[Exercise objective]
Repeat exactly the lines of the listing below, please, starting with the first and ending with the line containing "self.box(*row, m)"; leave out the rest.

[Start of Data supplied]

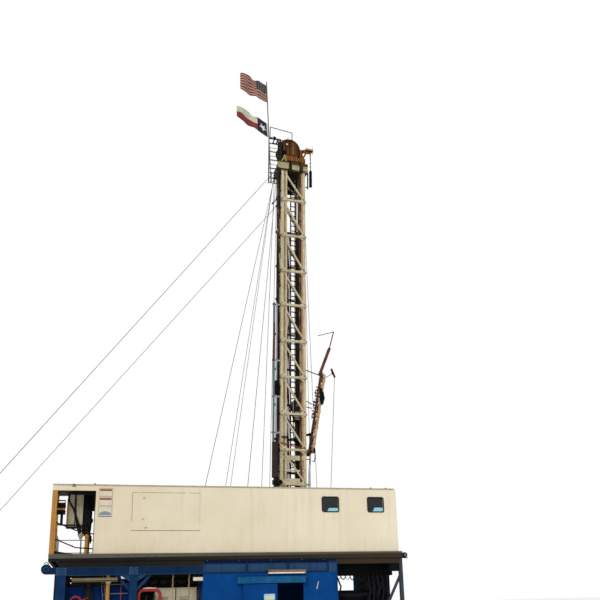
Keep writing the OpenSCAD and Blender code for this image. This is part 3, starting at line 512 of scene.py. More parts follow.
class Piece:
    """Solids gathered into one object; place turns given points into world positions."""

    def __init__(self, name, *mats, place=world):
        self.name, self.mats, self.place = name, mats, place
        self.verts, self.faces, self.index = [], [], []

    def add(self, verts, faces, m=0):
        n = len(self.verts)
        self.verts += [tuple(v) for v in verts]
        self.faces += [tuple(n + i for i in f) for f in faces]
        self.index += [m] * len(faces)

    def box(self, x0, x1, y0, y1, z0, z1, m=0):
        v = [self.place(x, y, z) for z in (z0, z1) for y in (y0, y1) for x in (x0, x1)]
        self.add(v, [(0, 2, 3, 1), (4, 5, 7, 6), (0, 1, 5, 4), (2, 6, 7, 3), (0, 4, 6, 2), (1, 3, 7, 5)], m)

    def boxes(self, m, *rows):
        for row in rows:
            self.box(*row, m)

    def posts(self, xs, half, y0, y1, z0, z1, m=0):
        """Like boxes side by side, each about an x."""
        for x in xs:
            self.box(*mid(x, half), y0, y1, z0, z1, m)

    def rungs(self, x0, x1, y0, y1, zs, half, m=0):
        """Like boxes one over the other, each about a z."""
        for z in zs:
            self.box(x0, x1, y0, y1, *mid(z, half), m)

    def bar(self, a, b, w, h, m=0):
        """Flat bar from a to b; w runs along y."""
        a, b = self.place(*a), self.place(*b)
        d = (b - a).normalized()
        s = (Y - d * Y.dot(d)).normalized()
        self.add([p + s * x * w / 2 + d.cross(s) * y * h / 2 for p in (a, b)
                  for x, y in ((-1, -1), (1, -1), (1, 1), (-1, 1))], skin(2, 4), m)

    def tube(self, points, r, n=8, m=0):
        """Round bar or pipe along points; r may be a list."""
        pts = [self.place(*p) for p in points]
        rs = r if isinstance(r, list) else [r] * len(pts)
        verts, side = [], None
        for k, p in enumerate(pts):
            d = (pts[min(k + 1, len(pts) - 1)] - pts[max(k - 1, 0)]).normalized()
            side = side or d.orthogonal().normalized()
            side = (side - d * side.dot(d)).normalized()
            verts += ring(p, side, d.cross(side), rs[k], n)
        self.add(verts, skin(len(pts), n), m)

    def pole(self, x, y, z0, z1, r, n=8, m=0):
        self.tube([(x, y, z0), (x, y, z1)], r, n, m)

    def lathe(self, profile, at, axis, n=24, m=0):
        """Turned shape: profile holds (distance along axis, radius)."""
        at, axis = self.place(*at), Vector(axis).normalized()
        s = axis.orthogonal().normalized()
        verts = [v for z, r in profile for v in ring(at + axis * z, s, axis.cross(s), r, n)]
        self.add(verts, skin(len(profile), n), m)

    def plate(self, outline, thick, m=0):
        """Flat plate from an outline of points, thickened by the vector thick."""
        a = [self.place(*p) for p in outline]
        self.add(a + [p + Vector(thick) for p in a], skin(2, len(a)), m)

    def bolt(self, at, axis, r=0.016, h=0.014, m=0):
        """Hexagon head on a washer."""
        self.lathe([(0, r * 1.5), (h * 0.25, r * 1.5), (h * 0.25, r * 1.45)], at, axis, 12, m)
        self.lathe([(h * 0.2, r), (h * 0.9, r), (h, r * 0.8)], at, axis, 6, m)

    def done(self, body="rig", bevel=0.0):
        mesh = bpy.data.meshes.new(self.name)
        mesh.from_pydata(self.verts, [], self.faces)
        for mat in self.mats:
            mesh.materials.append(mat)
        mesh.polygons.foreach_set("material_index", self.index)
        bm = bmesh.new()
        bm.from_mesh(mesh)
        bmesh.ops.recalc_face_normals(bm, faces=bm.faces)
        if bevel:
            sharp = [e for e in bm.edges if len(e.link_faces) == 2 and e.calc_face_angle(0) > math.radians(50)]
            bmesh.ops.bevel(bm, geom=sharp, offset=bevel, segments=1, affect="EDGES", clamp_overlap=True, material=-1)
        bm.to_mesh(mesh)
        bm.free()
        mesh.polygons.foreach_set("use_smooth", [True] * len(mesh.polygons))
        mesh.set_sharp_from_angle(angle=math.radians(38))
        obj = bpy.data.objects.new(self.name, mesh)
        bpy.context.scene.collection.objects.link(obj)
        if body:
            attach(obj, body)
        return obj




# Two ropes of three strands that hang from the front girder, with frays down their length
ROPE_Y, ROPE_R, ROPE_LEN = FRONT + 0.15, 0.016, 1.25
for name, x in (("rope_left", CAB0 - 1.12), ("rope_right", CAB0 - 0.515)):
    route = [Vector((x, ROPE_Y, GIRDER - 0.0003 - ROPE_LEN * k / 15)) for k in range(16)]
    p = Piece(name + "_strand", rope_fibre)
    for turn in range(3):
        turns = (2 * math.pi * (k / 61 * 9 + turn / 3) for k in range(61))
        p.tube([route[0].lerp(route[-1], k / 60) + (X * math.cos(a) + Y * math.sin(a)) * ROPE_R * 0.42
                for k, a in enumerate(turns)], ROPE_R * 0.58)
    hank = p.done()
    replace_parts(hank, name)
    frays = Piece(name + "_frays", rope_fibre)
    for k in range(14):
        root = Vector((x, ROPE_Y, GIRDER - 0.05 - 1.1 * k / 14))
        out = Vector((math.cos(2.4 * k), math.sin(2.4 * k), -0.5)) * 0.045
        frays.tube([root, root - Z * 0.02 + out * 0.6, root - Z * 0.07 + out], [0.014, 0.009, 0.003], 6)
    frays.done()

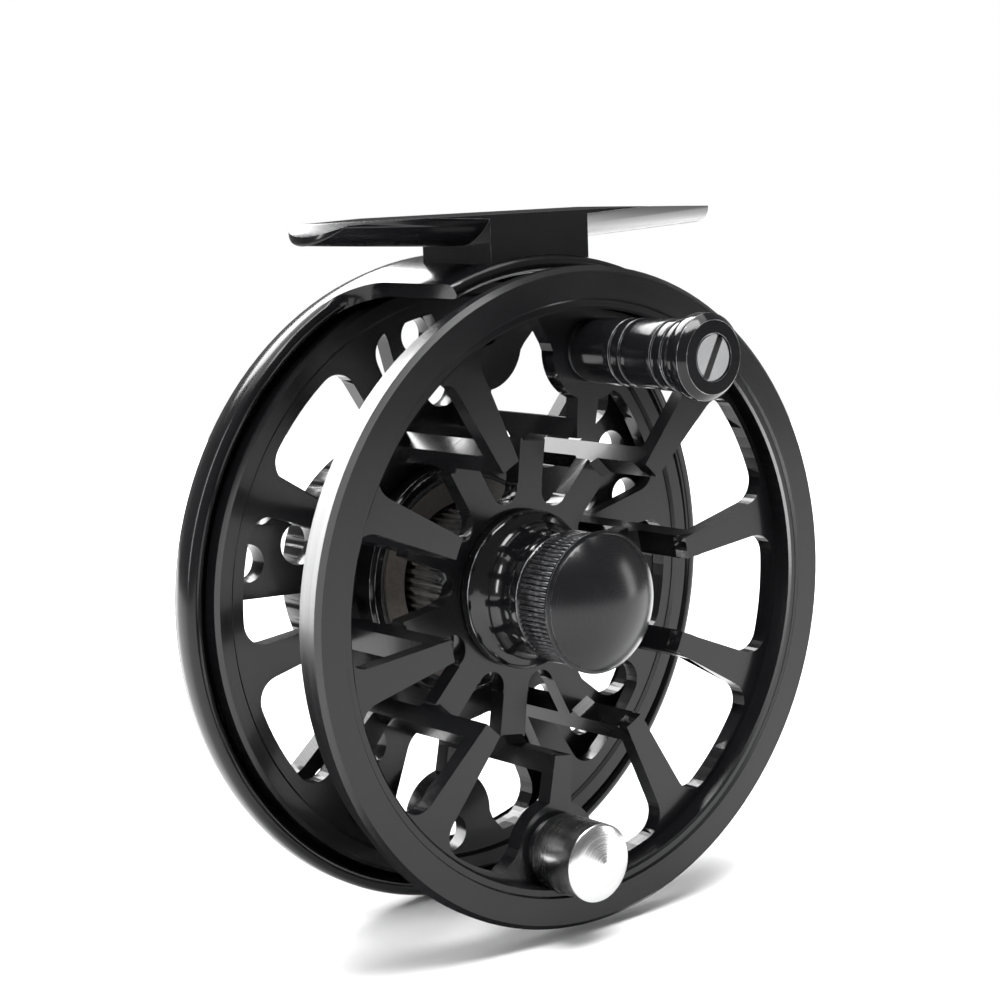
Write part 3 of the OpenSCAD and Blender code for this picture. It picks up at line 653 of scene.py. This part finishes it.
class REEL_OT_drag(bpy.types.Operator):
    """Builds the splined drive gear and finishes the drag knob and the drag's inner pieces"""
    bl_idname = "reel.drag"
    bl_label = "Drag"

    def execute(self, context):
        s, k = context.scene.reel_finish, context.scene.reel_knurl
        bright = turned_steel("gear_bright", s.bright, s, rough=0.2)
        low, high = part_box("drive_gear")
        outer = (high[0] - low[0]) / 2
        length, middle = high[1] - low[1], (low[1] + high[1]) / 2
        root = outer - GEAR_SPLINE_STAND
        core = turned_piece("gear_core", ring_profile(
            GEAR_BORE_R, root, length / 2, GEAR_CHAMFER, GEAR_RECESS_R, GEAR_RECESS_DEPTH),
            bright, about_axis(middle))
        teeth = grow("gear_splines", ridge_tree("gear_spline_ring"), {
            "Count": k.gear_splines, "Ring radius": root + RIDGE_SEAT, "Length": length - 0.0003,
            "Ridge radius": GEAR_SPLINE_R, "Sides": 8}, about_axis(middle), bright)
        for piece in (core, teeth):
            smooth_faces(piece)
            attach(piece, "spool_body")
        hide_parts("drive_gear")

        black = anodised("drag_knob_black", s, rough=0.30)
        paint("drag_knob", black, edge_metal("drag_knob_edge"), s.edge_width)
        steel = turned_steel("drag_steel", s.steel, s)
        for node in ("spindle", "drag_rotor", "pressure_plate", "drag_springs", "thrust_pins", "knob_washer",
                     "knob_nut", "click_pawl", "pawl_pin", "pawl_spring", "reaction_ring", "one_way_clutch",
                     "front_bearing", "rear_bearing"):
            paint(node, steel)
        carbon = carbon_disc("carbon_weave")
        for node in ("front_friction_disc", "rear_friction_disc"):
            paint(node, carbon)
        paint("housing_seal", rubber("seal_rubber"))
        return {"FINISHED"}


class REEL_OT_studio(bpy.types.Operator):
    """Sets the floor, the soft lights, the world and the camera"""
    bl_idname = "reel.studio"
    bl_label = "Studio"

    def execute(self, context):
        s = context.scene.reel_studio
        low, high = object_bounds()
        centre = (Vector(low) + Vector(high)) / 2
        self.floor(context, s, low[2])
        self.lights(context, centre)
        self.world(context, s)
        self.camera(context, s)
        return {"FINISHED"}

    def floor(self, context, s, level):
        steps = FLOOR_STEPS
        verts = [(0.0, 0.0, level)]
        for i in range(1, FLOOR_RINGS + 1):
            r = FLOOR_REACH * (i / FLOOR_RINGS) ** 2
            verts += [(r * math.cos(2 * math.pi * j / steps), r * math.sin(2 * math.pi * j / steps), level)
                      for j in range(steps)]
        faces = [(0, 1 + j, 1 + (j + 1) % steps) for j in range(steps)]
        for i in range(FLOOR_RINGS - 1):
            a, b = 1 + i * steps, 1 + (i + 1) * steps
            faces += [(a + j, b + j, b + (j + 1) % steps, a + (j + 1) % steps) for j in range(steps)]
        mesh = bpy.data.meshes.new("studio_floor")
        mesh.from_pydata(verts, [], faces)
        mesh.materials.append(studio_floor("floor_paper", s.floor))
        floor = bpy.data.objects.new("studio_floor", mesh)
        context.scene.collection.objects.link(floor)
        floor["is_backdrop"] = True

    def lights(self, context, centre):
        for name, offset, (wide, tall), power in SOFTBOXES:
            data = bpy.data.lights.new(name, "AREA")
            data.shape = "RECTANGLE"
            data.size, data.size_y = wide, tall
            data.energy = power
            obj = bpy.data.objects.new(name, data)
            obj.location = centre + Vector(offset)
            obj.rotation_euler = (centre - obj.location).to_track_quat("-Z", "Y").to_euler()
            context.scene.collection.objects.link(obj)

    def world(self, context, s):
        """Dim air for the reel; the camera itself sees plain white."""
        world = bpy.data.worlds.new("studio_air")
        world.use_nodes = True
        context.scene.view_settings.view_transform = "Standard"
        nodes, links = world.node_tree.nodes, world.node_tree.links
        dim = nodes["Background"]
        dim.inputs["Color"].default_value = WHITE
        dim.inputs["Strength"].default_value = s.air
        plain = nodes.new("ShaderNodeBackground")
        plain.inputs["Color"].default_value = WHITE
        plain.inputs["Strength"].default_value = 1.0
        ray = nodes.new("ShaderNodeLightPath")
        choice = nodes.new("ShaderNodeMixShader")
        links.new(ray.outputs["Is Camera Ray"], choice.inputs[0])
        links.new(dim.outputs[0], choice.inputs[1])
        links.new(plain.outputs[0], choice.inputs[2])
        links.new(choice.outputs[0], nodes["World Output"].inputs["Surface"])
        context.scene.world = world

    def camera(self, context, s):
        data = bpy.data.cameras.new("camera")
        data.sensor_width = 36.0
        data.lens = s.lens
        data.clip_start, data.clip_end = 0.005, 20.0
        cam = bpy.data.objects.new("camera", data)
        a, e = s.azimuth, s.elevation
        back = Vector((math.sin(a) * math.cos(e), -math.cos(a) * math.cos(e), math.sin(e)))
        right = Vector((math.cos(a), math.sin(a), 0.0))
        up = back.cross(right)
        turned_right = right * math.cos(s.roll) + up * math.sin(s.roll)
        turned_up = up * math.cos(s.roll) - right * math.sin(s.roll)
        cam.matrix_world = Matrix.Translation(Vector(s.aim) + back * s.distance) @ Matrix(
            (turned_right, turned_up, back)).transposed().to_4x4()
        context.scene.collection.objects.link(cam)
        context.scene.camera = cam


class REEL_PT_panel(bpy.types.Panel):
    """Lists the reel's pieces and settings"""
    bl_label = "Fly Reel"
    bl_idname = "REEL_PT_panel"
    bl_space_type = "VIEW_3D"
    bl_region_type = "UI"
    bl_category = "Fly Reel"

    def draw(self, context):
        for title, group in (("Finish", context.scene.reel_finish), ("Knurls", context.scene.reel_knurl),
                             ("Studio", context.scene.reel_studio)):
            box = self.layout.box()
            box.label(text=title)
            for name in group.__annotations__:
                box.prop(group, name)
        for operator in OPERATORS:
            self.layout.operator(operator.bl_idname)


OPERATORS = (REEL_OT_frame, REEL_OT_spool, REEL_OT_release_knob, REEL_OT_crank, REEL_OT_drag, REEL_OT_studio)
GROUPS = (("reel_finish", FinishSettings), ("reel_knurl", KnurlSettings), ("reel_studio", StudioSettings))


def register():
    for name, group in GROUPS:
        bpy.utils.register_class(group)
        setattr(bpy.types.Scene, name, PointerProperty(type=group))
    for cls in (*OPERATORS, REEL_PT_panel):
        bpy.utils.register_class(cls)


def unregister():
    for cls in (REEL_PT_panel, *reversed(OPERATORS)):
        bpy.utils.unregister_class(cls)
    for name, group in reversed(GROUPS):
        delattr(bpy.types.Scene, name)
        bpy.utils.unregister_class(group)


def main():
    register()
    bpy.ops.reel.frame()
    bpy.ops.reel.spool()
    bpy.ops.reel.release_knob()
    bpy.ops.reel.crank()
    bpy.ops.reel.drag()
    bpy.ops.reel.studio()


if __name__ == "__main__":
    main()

[End of Data supplied]

[Full answer]
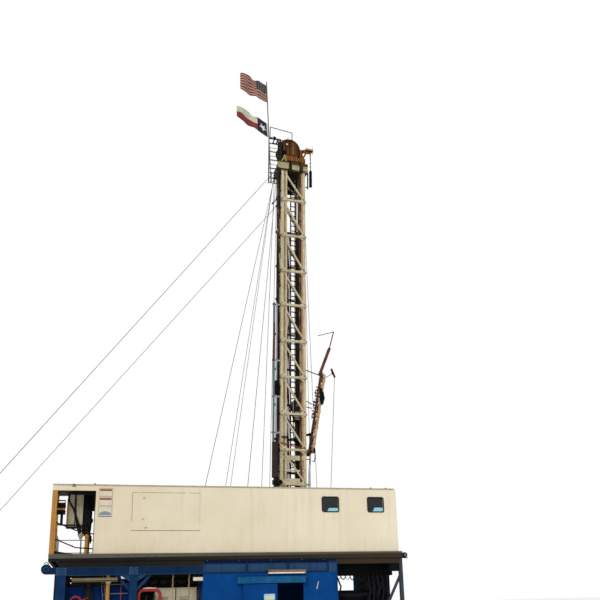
Keep writing the OpenSCAD and Blender code for this image. This is part 3, starting at line 512 of scene.py. More parts follow.
class Piece:
    """Solids gathered into one object; place turns given points into world positions."""

    def __init__(self, name, *mats, place=world):
        self.name, self.mats, self.place = name, mats, place
        self.verts, self.faces, self.index = [], [], []

    def add(self, verts, faces, m=0):
        n = len(self.verts)
        self.verts += [tuple(v) for v in verts]
        self.faces += [tuple(n + i for i in f) for f in faces]
        self.index += [m] * len(faces)

    def box(self, x0, x1, y0, y1, z0, z1, m=0):
        v = [self.place(x, y, z) for z in (z0, z1) for y in (y0, y1) for x in (x0, x1)]
        self.add(v, [(0, 2, 3, 1), (4, 5, 7, 6), (0, 1, 5, 4), (2, 6, 7, 3), (0, 4, 6, 2), (1, 3, 7, 5)], m)

    def boxes(self, m, *rows):
        for row in rows:
            self.box(*row, m)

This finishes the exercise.